The Kinetics project is a part of the newly founded cooperative project of the NAVRO. This new project involves quite a large part of the club with the goal of building a two stage rocket, capable of reaching heights in the range of approximately 5km. Many challenges are to overcome. The high altitude recovery plays a major role and certain conditions have to be guaranteed when igniting the second stage. This requires a reliable awareness system. To cut a long story short, this "cooperative project" will be a long term project. Early in the development stage of the rocket, we decided to build the rocket in a modular way. So each project member or project group could develop a specified part of the rocket, which makes the planning and fabrication more flexible. To ensure enough structural stiffness, an easy access to the electronics and a well defined/tolerated fuselage for the project the 3.9 inch Phenol tube from Public Missile serves as a base. This way all the coupler elements and flanges can be made independent from other groups or members of the project.
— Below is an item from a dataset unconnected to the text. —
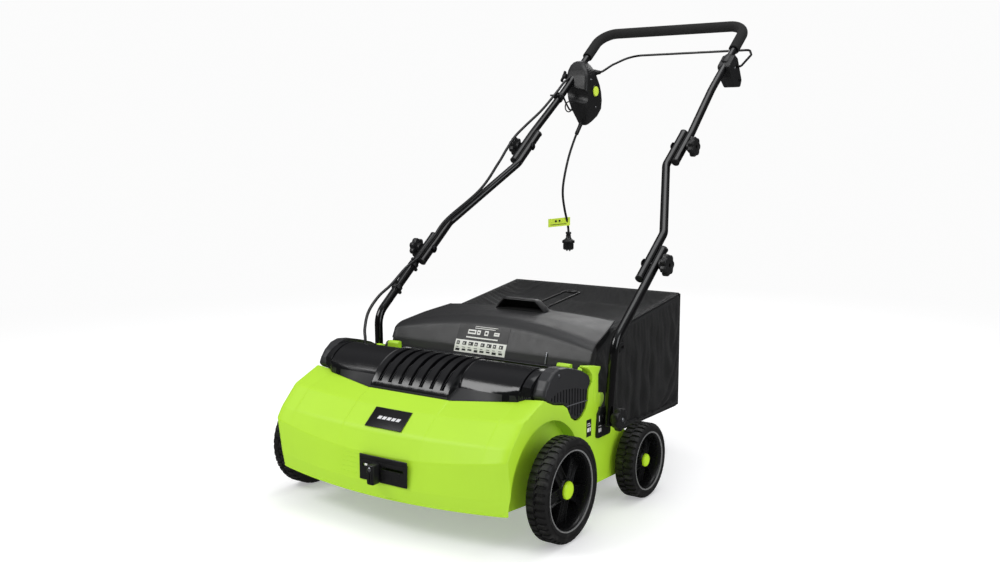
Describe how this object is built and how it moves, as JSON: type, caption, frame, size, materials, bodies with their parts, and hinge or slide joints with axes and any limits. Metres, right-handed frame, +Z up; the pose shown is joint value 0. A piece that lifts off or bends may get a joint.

My (first) job was to develop the booster of the second stage. The second stage will be propelled by an Avalon 8 solid rocket motor (3000Ns, 900N). It will be developed and tested as a subproject called Kinetics. The Kinetics is a very simple rocket, as can be seen in this preliminary design.

Avalon 8 and Kinetics parts.

The Kinetics is nothing more than the booster of the second stage and a nosecone with some electronics in order to recover the rocket. Although the design is very simple, the structure must be very rugged to withstand the first test flight. The high speed reached during flight (approx. Mach 1) and the little space for the parachute due to the maximum flight time and altitude at 't Harde demands a "hard" recovery. The parachute will be deployed during the accent at a speed of approx. 200km/h. The under dimensioned parachute will cause a rough way back to earth ending in a hard landing. The aluminium coupler not only serves as a connection between the first and second stage, it also protects the nozzle of the Avalon 8 during the landing. The fuselage is reinforced with four layers of glass fibre. Glass fibre also serves as a base for the fins, which will be fitted in slots, milled in the aluminium flanges supporting the backend of the Avalon motor. The whole fin structure will be reinforced with two layers of carbon fibre. The Avalon motor will be centred and fixed in the fuselage using the aluminium flanges at the end of the motor. On top a small parachute will be installed which will be deployed by the electronics in the nosecone, a R-DAS with a Trax-Art as a backup.

The new Avalon 8 motor is modified by using a nozzle with a smaller throat and a larger expansion ratio. The different parts and the grains of the new Avalon 8 motor are displayed in the picture to the right. Next to it the reinforced body of the Kinetics can be seen. The static test was planned for 26 April, 2008. When the motor successfully completes the next test run, nothing will stand in the way of the production of the Kinetics booster.